In December (2006), Charles E. Shea High School Library in Pawtucket, a long-time RILINK member, also moved to our shared Destiny/RICAT system. This leaves only ten current RILINK members that are not on RICAT.
This fall (2006), six Cranston elementary schools joined RILINK, and just went online with RICAT: Arlington, Barrows, Dutemple, Glen Hills, Hope Highlands, and Woodridge. Eight existing RILINK members have moved, or are in the process of moving, to RICAT: Barrington High School and Middle School, Bay View Academy, Lawn and Melrose schools in Jamestown, Mt. Hope High School, Scituate Middle/High School, and Smithfield High School. In December, the Urban Cooperative Accelerated Program, our newest RILINK member, will also move to RICAT.
Over the summer, three more libraries went online with RICAT - Broad Rock Middle School, Kickemuit Middle School, and South Kingstown High School, which has rejoined RILINK.
Aldrich Jr. High School has joined RILINK, and is online with RICAT. Member libraries West Warwick Jr/Sr High School, Narragansett High School, and Hanaford School in East Greenwich moved to RICAT in May.
LSTA funds helped nine RILINK member libraries move to RICAT - the seven of the members listed above, plus Cole Middle School and Eldredge School in East Greenwich, which moved to RICAT this spring. RILINK is hoping to get additional grant funds to help more member libraries move to RICAT during the next school year.
The Potter-Burns School in Pawtucket joined RILINK and RICAT, and is working on data entry.
Three elementary school libraries in Cranston - George J. Peters, Garden City and Gladstone - joined RILINK and RICAT this spring. All three schools moved from standalone MAC-based systems to RICAT.
Nine school libraries are joining the Rhode Island Library Information Network for Kids (RILINK) shared web-based library automation system. Funding from a $20,000 LSTA (Institute of Museum and Library Services, IMLS) grant through the Office of Library and Information Services (OLIS) will allow RILINK to expand disk drive space and add nine current RILINK member libraries to its shared RICAT system, which provides complete library automation services for its members. Grant funds will pay one half of the costs for the initial software license and annual subscriptions, with the local school districts covering the remainder of the costs. Local school districts will be responsible for ongoing costs after the initial year.
“Sister Diane, this is a library!” exclaimed one sixth-grader on his first visit to Mercymount Country Day School’s newest addition. Bright, accommodating, and attractive, this new space resounds with all sorts of learning and library activities, including singing and dancing as kindergarten students explore new stories and rhymes. The spacious carpeted area in the center makes a great spot for stretching out to enjoy that new book that you just picked from the shelf.

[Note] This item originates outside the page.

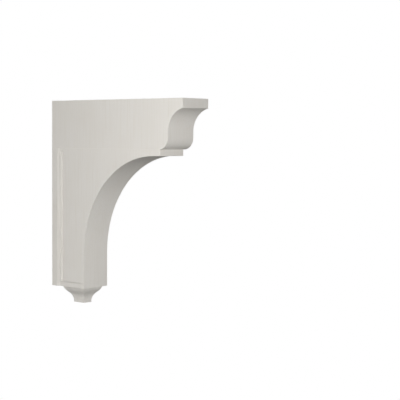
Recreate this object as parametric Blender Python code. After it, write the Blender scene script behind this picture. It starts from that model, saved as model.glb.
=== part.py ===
"""Arched corbel bracket with a drop at its foot, modelled from its driving sizes.

Metres, +Z up. The wall is the plane y = 0 and the bracket reaches out along -Y. The origin is the middle
of the wall face. Profiles are drawn as (out, up) points: out is the distance from the wall, and up is the
height above the tip of the drop.
"""
import math

import bmesh
import bpy
from mathutils import Matrix

# Overall sizes
WIDTH = 0.0635
REACH = 0.3048
HEIGHT = 0.3556

# Head: fascia, cove, short upright nose and the round below it
FASCIA_HEIGHT = 0.0160
COVE_DEPTH = 0.0315
COVE_HEIGHT = 0.0373
COVE_START = math.radians(102)
NOSE_FLAT = 0.0105
NOSE_RADIUS = 0.0193

# Web: the band under the head, the arch and the leg
SIDE_STEP = 0.0030
BAND_HEIGHT = 0.0109
BAND_LIP = 0.0148
LEG_DEPTH = 0.0772
LEG_RUN = 0.0614

# Back board with chamfered front edges
BOARD_THICKNESS = 0.0164
CHAMFER_DEPTH = 0.0037

# Upright groove in each side of the web, just in front of the board
GROOVE_WIDTH = 0.0063
GROOVE_OFFSET = 0.0024
GROOVE_STOP = 0.0053

# Fine line cut across each side of the leg near its foot, from the upright groove to short of the front
LINE_WIDTH = 0.0008
LINE_DEPTH = 0.0025
LINE_HEIGHT = 0.0086
LINE_STOP = 0.0085

# Drop under the leg, set in from its sides
DROP_HEIGHT = 0.0289
LAND_HEIGHT = 0.0010
DROP_TOP_INSET = 0.0062
DROP_TIP_INSET = 0.01965
DROP_TIP_HEIGHT = 0.0022
HOLLOW_RADIUS = 0.0215
HOLLOW_ANGLE = math.radians(49)

# Clearance between the drop and the underside that it is fixed to
JOINT_GAP = 0.0003

# Curve fineness
COVE_STEPS = 20
NOSE_STEPS = 12
ARCH_STEPS = 48
HOLLOW_STEPS = 10
SWELL_STEPS = 8

# How far cutters and joined solids run past a face, so that no two faces coincide
OVERRUN = 0.004
MERGE_DISTANCE = 0.00001

# Sizes that follow from the ones above
WEB_WIDTH = WIDTH - 2 * SIDE_STEP
NOSE_OUT = REACH - COVE_DEPTH
BAND_OUT = NOSE_OUT - NOSE_RADIUS
COVE_TOP = HEIGHT - FASCIA_HEIGHT
COVE_END = COVE_TOP - COVE_HEIGHT
ROUND_TOP = COVE_END - NOSE_FLAT
HEAD_UNDERSIDE = ROUND_TOP - NOSE_RADIUS
BAND_UNDERSIDE = HEAD_UNDERSIDE - BAND_HEIGHT
BOARD_BOTTOM = DROP_HEIGHT
DROP_TOP = DROP_HEIGHT - JOINT_GAP
SWELL_TOP = DROP_TOP - LAND_HEIGHT
LINE_UP = BOARD_BOTTOM + LINE_HEIGHT
GROOVE_START = BOARD_THICKNESS + GROOVE_OFFSET
LINE_END = LEG_DEPTH - LINE_STOP
SPRING_HEIGHT = BOARD_BOTTOM + LEG_RUN
ARCH_RISE = BAND_UNDERSIDE - SPRING_HEIGHT
ARCH_END = BAND_OUT - BAND_LIP
ARCH_SPAN = ARCH_END - LEG_DEPTH
CHAMFER_START = BOARD_THICKNESS - CHAMFER_DEPTH
ORIGIN_HEIGHT = (HEIGHT + BOARD_BOTTOM) / 2

PAINT_COLOUR = (0.80, 0.78, 0.74, 1.0)
PAINT_ROUGHNESS = 0.45

# Turns a flat drawing so that its x points out from the wall and its y points up
SIDE_VIEW = Matrix.Translation((0, 0, -ORIGIN_HEIGHT)) @ Matrix((
    (0, 0, -1, 0),
    (-1, 0, 0, 0),
    (0, 1, 0, 0),
    (0, 0, 0, 1),
))


def clear_scene():
    """Remove every object that the new file came with."""
    for thing in list(bpy.data.objects):
        bpy.data.objects.remove(thing, do_unlink=True)


def new_collection(name):
    """Make a collection and link it to the scene."""
    collection = bpy.data.collections.new(name)
    bpy.context.scene.collection.children.link(collection)
    return collection


def painted_wood(name):
    """Make a plain satin paint."""
    material = bpy.data.materials.new(name)
    material.use_nodes = True
    shader = material.node_tree.nodes["Principled BSDF"]
    shader.inputs["Base Color"].default_value = PAINT_COLOUR
    shader.inputs["Roughness"].default_value = PAINT_ROUGHNESS
    shader.inputs["Metallic"].default_value = 0.0
    return material


def arc(centre, radii, start, end, steps):
    """Points along an arc of an ellipse, both ends included, with the angles in radians."""
    points = []
    for step in range(steps + 1):
        angle = start + (end - start) * step / steps
        out = centre[0] + radii[0] * math.cos(angle)
        up = centre[1] + radii[1] * math.sin(angle)
        points.append((out, up))
    return points


def extruded_outline(name, outline, thickness, placement, collection):
    """Make a closed mesh from a flat outline, extruded evenly to both sides of its plane."""
    curve = bpy.data.curves.new(name, "CURVE")
    curve.dimensions = "2D"
    curve.fill_mode = "BOTH"
    curve.extrude = thickness / 2
    spline = curve.splines.new("POLY")
    spline.points.add(len(outline) - 1)
    for point, (x, y) in zip(spline.points, outline):
        point.co = (x, y, 0, 1)
    spline.use_cyclic_u = True
    drawing = bpy.data.objects.new(name + "_drawing", curve)
    collection.objects.link(drawing)
    drawing.matrix_world = placement
    bpy.context.view_layer.update()

    evaluated = drawing.evaluated_get(bpy.context.evaluated_depsgraph_get())
    mesh = bpy.data.meshes.new_from_object(evaluated)
    mesh.name = name
    mesh.materials.clear()
    solid = bpy.data.objects.new(name, mesh)
    solid.matrix_world = drawing.matrix_world.copy()
    bpy.data.objects.remove(drawing, do_unlink=True)
    weld(mesh)
    collection.objects.link(solid)
    return solid


def weld(mesh):
    """Join the loose caps of a filled curve to its walls."""
    work = bmesh.new()
    work.from_mesh(mesh)
    bmesh.ops.remove_doubles(work, verts=work.verts[:], dist=MERGE_DISTANCE)
    bmesh.ops.recalc_face_normals(work, faces=work.faces[:])
    work.to_mesh(mesh)
    work.free()


def make_tool(thing):
    """Mark an object that only cuts or joins."""
    thing.hide_render = True
    thing.display_type = "WIRE"


def combine(target, tool, operation):
    """Cut or join with an exact Boolean that stays on the object."""
    make_tool(tool)
    boolean = target.modifiers.new(tool.name, "BOOLEAN")
    boolean.operation = operation
    boolean.solver = "EXACT"
    boolean.object = tool


def head_and_board_outline():
    """Side outline of the head with the back board below it.

    The cove is an arc of an ellipse. It starts a little past the ellipse's top, so it leaves the fascia at a
    slope, and it ends upright at the nose.
    """
    cove_radii = (COVE_DEPTH / (1 + math.cos(COVE_START)), COVE_HEIGHT / math.sin(COVE_START))
    cove = arc((NOSE_OUT + cove_radii[0], COVE_END), cove_radii, COVE_START, math.pi, COVE_STEPS)
    nose = arc((BAND_OUT, ROUND_TOP), (NOSE_RADIUS, NOSE_RADIUS), 0, -math.pi / 2, NOSE_STEPS)
    return (
        [(0, BOARD_BOTTOM), (0, HEIGHT), (REACH, HEIGHT)]
        + cove
        + nose
        + [(BOARD_THICKNESS, HEAD_UNDERSIDE), (BOARD_THICKNESS, BOARD_BOTTOM)]
    )


def web_outline():
    """Side outline of the band, the arch and the leg, run into the board and the head."""
    arch = arc((ARCH_END, SPRING_HEIGHT), (ARCH_SPAN, ARCH_RISE), math.pi / 2, math.pi, ARCH_STEPS)
    buried = BOARD_THICKNESS - OVERRUN
    return (
        [(buried, BOARD_BOTTOM), (buried, HEAD_UNDERSIDE + OVERRUN), (BAND_OUT, HEAD_UNDERSIDE + OVERRUN)]
        + [(BAND_OUT, BAND_UNDERSIDE)]
        + arch
        + [(LEG_DEPTH, BOARD_BOTTOM)]
    )


def upright_prism(name, plan, bottom, top, collection):
    """Make an upright prism from a plan drawn as (x, out) points, between two heights."""
    middle = (bottom + top) / 2 - ORIGIN_HEIGHT
    outline = [(x, -out) for x, out in plan]
    return extruded_outline(name, outline, top - bottom, Matrix.Translation((0, 0, middle)), collection)


def box(name, size, centre, collection):
    """Make a box from a cube primitive, with its size in the mesh."""
    bpy.ops.mesh.primitive_cube_add(size=1)
    thing = bpy.context.active_object
    thing.name = name
    thing.data.name = name
    for home in list(thing.users_collection):
        home.objects.unlink(thing)
    collection.objects.link(thing)
    thing.data.transform(Matrix.Diagonal((*size, 1)))
    thing.location = centre
    return thing


def square_on_corner(centre, width):
    """Square that is set on its corner and cuts a V of the given width."""
    half = width / 2
    x, y = centre
    return [(x + half, y), (x, y + half), (x - half, y), (x, y - half)]


def chamfer_plan(side):
    """Plan of the corner that comes off a front edge of the board, on the side given by 1 or -1."""
    across = SIDE_STEP / CHAMFER_DEPTH
    outside = WIDTH / 2 + across * OVERRUN
    inside = WEB_WIDTH / 2 - across * OVERRUN
    front = BOARD_THICKNESS + OVERRUN
    return [
        (side * outside, CHAMFER_START - OVERRUN),
        (side * outside, front),
        (side * inside, front),
    ]


def make_body(parts, tools):
    """The bracket itself: head, back board and arched web as one solid."""
    body = extruded_outline("bracket_body", head_and_board_outline(), WIDTH, SIDE_VIEW, parts)
    web = extruded_outline("web", web_outline(), WEB_WIDTH, SIDE_VIEW, tools)
    for side, word in ((-1, "left"), (1, "right")):
        chamfer = upright_prism(
            "chamfer_" + word, chamfer_plan(side), BOARD_BOTTOM - OVERRUN, HEAD_UNDERSIDE, tools)
        combine(body, chamfer, "DIFFERENCE")
    combine(body, web, "UNION")
    for side, word in ((-1, "left"), (1, "right")):
        face = side * WEB_WIDTH / 2
        groove_plan = square_on_corner((face, GROOVE_START + GROOVE_WIDTH / 2), GROOVE_WIDTH)
        groove = upright_prism("groove_" + word, groove_plan, LINE_UP, HEAD_UNDERSIDE - GROOVE_STOP, tools)
        combine(body, groove, "DIFFERENCE")
        line_size = (2 * LINE_DEPTH, LINE_END - GROOVE_START, LINE_WIDTH)
        line_centre = (face, -(GROOVE_START + LINE_END) / 2, LINE_UP - ORIGIN_HEIGHT)
        line = box("line_" + word, line_size, line_centre, tools)
        combine(body, line, "DIFFERENCE")
    body.data.materials.append(painted_wood("body_paint"))
    return body


def drop_profile():
    """Outline of the drop as (inset, up) points, from the land at its top down to the tip.

    A swell turns into a hollow, and a short upright tip ends it. The inset is counted from the sides and
    front of the leg and the chamfer's start on the board, and is the same on all four sides.
    """
    hollow_centre = DROP_TIP_INSET - HOLLOW_RADIUS
    hollow = arc(
        (hollow_centre, DROP_TIP_HEIGHT),
        (HOLLOW_RADIUS, HOLLOW_RADIUS),
        HOLLOW_ANGLE,
        0,
        HOLLOW_STEPS,
    )
    turn_inset, turn_up = hollow[0]
    run = turn_inset - DROP_TOP_INSET
    rise = SWELL_TOP - turn_up
    swell_angle = 2 * (HOLLOW_ANGLE - math.atan2(run, rise))
    swell_radius = math.hypot(run, rise) / (2 * math.sin(swell_angle / 2))
    swell_centre = (
        turn_inset + swell_radius * math.cos(HOLLOW_ANGLE),
        turn_up + swell_radius * math.sin(HOLLOW_ANGLE),
    )
    turn_angle = math.pi + HOLLOW_ANGLE
    swell = arc(swell_centre, (swell_radius, swell_radius), turn_angle - swell_angle, turn_angle, SWELL_STEPS)
    return swell[:-1] + hollow


def grow_drop(mesh, profile):
    """Carry the underside of a box down along the profile, inset by inset."""
    work = bmesh.new()
    work.from_mesh(mesh)
    underside = min(work.faces, key=lambda face: face.calc_center_median().z)
    for (inset, up), (next_inset, next_up) in zip(profile, profile[1:]):
        bmesh.ops.inset_region(
            work,
            faces=[underside],
            thickness=next_inset - inset,
            depth=up - next_up,
            use_even_offset=True,
        )
    extruded = bmesh.ops.extrude_discrete_faces(work, faces=[underside])
    tip = extruded["faces"][0]
    bmesh.ops.translate(work, verts=tip.verts, vec=(0, 0, -profile[-1][1]))
    work.to_mesh(mesh)
    work.free()


def make_drop(parts):
    """The drop: an ogee on a nearly square plan, under the leg and just clear of it."""
    width = WEB_WIDTH - 2 * DROP_TOP_INSET
    depth = LEG_DEPTH - CHAMFER_START - 2 * DROP_TOP_INSET
    centre = (0, -(CHAMFER_START + LEG_DEPTH) / 2, (DROP_TOP + SWELL_TOP) / 2 - ORIGIN_HEIGHT)
    drop = box("foot_drop", (width, depth, LAND_HEIGHT), centre, parts)
    grow_drop(drop.data, drop_profile())
    drop.data.materials.append(painted_wood("drop_paint"))
    return drop


def main():
    """Build the bracket from an empty scene."""
    clear_scene()
    parts = new_collection("arched_bracket")
    tools = new_collection("tools")
    make_body(parts, tools)
    make_drop(parts)


main()
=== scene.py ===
"""Looks of the arched wall bracket: painted pieces, a pale studio and the camera."""

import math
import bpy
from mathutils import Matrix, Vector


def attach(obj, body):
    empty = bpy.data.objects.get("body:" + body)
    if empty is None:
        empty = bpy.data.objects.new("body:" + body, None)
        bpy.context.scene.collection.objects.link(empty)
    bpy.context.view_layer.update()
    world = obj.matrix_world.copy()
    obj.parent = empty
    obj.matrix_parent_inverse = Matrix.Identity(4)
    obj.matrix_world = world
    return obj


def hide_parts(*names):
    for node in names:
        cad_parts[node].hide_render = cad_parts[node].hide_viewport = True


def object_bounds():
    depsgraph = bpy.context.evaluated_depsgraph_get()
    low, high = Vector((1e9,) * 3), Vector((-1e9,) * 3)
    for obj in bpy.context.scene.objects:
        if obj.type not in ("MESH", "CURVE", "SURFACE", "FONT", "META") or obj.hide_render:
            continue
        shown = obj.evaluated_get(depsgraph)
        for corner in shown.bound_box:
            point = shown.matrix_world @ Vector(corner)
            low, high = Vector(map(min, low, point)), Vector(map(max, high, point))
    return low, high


bl_info = {
    "name": "Arched bracket looks",
    "version": (1, 0, 0),
    "blender": (4, 5, 0),
    "location": "3D View > Sidebar > Bracket",
    "description": "Dresses the arched wall bracket in satin paint and sets up its studio",
    "category": "Object",
}

from collections import namedtuple

import bmesh
import bpy
from bpy.props import FloatProperty, FloatVectorProperty, IntProperty, PointerProperty
from bpy.types import Operator, Panel, PropertyGroup
from mathutils import Matrix, Vector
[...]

This flexible library space, designed by Aharonian & Associates, gives students room for research, listening to stories, and working on class projects. Lighting is provided by both clerestories and dramatic curved windowed panels overlooking a hillside of trees. Librarian Diane Russo enjoys the easy sight lines, and says that the new library has provided her with more opportunity to work collaboratively with other teachers at Mercymount. She is also working with the students on their research and Internet searching skills on the new library computers, as students explore the library’s OPAC and World Book online for their class reports, using word processing to begin their writing.

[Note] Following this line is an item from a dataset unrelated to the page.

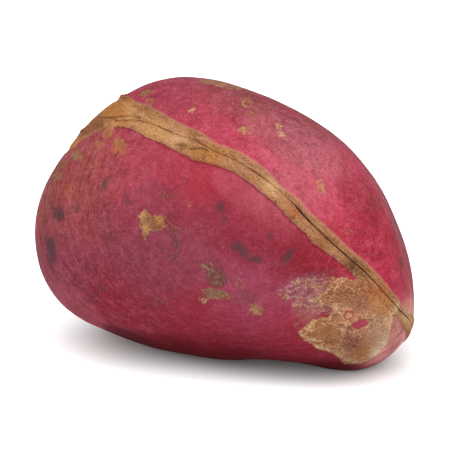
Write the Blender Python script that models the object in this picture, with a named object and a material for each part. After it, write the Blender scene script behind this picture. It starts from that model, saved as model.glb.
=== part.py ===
# A red kola nut lying on its belly: two thick seed leaves grown together along one seam.
# The blunt end is at -X, the narrower tip at +X, and -Y is the side with the seam in view.
import bpy
import bmesh
import numpy as np

MM = 0.001

# Form of the nut. A turn runs from +X towards +Y, a tilt runs up from level, both in degrees.
BODY_SEMI_AXES = (25.9 * MM, 16.7 * MM, 19.4 * MM)  # long, deep and across
BODY_YAW = -19.6  # the tip is turned towards -Y
BODY_DROOP = 21.0  # and lies lower than the blunt end
CHEEK_SHARPNESS = 12.0  # how tightly neighbouring cheeks meet
CHEEKS = (  # where the nut is pressed flatter: turn, tilt, distance from the middle
    (50, 70, 18.1 * MM),  # crown, leaning back to the right
    (140, 60, 21.1 * MM),  # crown, left
    (160, 35, 20.1 * MM),  # left shoulder
    (180, -5, 22.7 * MM),  # blunt end
    (-170, -45, 19.1 * MM),  # blunt end, below
    (-125, -60, 13.3 * MM),  # belly, front left
    (0, -90, 12.2 * MM),  # belly
    (-60, -60, 17.2 * MM),  # belly, front right
    (-20, -65, 17.6 * MM),  # belly, right
    (-20, -35, 26.6 * MM),  # tip, below
    (-15, 0, 22.8 * MM),  # tip
    (0, 25, 18.4 * MM),  # right side
    (20, 50, 17.2 * MM),  # right shoulder
    (-95, 15, 14.5 * MM),  # front
    (-110, -25, 14.5 * MM),  # front, low left
    (75, -10, 14.5 * MM),  # back
    (110, 30, 16.6 * MM),  # back left
    (35, -25, 18.1 * MM),  # back right
)
SWELLS = (  # soft local hollows (minus) and swells (plus): turn, tilt, half width in degrees, height
    (-62, -48, 20, -1.15 * MM),  # waist under the front
    (-28, -36, 12, 1.4 * MM),  # heel of the tip
)

# The seam is a wavy loop round the nut. Its axis points into the nearer seed leaf.
SEAM_AXIS = (-129.9, -38.3)  # turn and tilt
SEAM_LEAN = -1.5  # degrees off the loop's own plane
SEAM_WAVES = ((2, 1.7, 53), (3, 3.2, -12))  # waves in one round, height and phase in degrees
RIM_HEIGHT = 0.16 * MM  # raised cork rim along both lips
RIM_FLAT = 0.9 * MM  # full height out to here on either side
RIM_END = 1.8 * MM  # and level with the skin from here
CRACK_HALF_WIDTH = 0.22 * MM
CRACK_DEPTH_OPEN = 0.55 * MM
CRACK_DEPTH_SHUT = 0.15 * MM
CRACK_OPEN_RANGE = (-14, 38)  # degrees round the loop, from the tip over the front
CRACK_TAPER = 8.0  # degrees over which it closes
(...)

In the works for the near future is a comfy reading corner to be dedicated to Venerable Catherine McAuley, foundress of the Sisters of Mercy, who was a great believer in the importance of hospitality, making people feel welcome and comfortable. This atmosphere permeates the new space. To quote yet another sixth grader, “Sister, you’re so happy in your new library.”
Mercymount Country Day School, a private Catholic elementary school (preschool through 8th grade) is sponsored by the Sisters of Mercy of the Americas (RSM). Sister Diane Russo has served as the school’s librarian for the past nine years. The library is a long-time member of RILINK and an active participant in statewide interlibrary loan.

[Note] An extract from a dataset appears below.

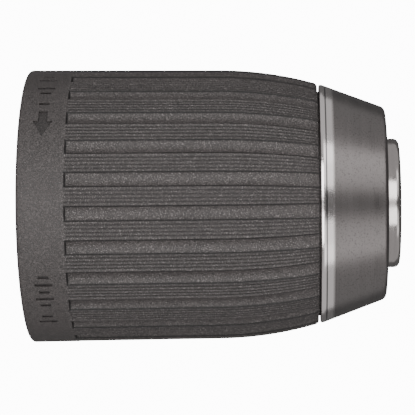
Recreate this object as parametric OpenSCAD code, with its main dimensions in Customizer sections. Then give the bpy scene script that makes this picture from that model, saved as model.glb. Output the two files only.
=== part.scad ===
// Keyless 13 mm drill chuck with a single ratchet-locked grip sleeve.
// The axis is Z, the tail face is at z = 0 and the nose points up. The jaws are drawn fully open.

/* [Overall] */
// Length from the tail face to the nose face
overall_len = 58.2; // [54:0.1:74]
// Largest shank that the jaws take
capacity = 13; // [12:0.1:16]
// Smallest shank that the jaws grip
least_shank = 1.5; // [1.5:0.1:3]

/* [Jaws] */
// Diameter of each round jaw
jaw_d = 7; // [6.6:0.1:8.6]
// Angle between a jaw and the chuck axis
jaw_tilt = 17; // [16:0.5:19]
// Length of the grip face
grip_len = 17; // [15:0.1:18.5]
// Depth of the open jaw tips behind the nose face
tip_recess = 0.5; // [0.2:0.1:1.5]
// Half of the flat land along the grip face
grip_land = 0.55; // [0.3:0.05:0.8]
// Radial gap between a jaw and its guide hole
jaw_fit = 0.05; // [0.02:0.01:0.1]
// Length of jaw thread still in the nut when the jaws are shut
jaw_engagement = 3.6; // [3:0.1:5]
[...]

Literacy and Information through New Connections and Services (LINCS) will connect libraries, classrooms and homes to help students, teachers and parents improve literacy skills. The grant will help serve one high school, one middle school and six elementary schools with a total of 3,541 students. LINCS will provide literacy-based books, add current non-fiction titles to each library media center collection, provide access to online authoritative sources, and add computers for student access. LINCS will build partnerships with teachers and parents, providing professional development and training to foster existing literacy programs in the district. Students, teachers and parents will have more access to library and literary resources through workshops and orientations, extended library hours, and electronic access on the Worldwide Web. LINCS will also sponsor a literacy celebration for students and their families during “El día de los niños/ el día de los libros” (the day of the children/the day of the books).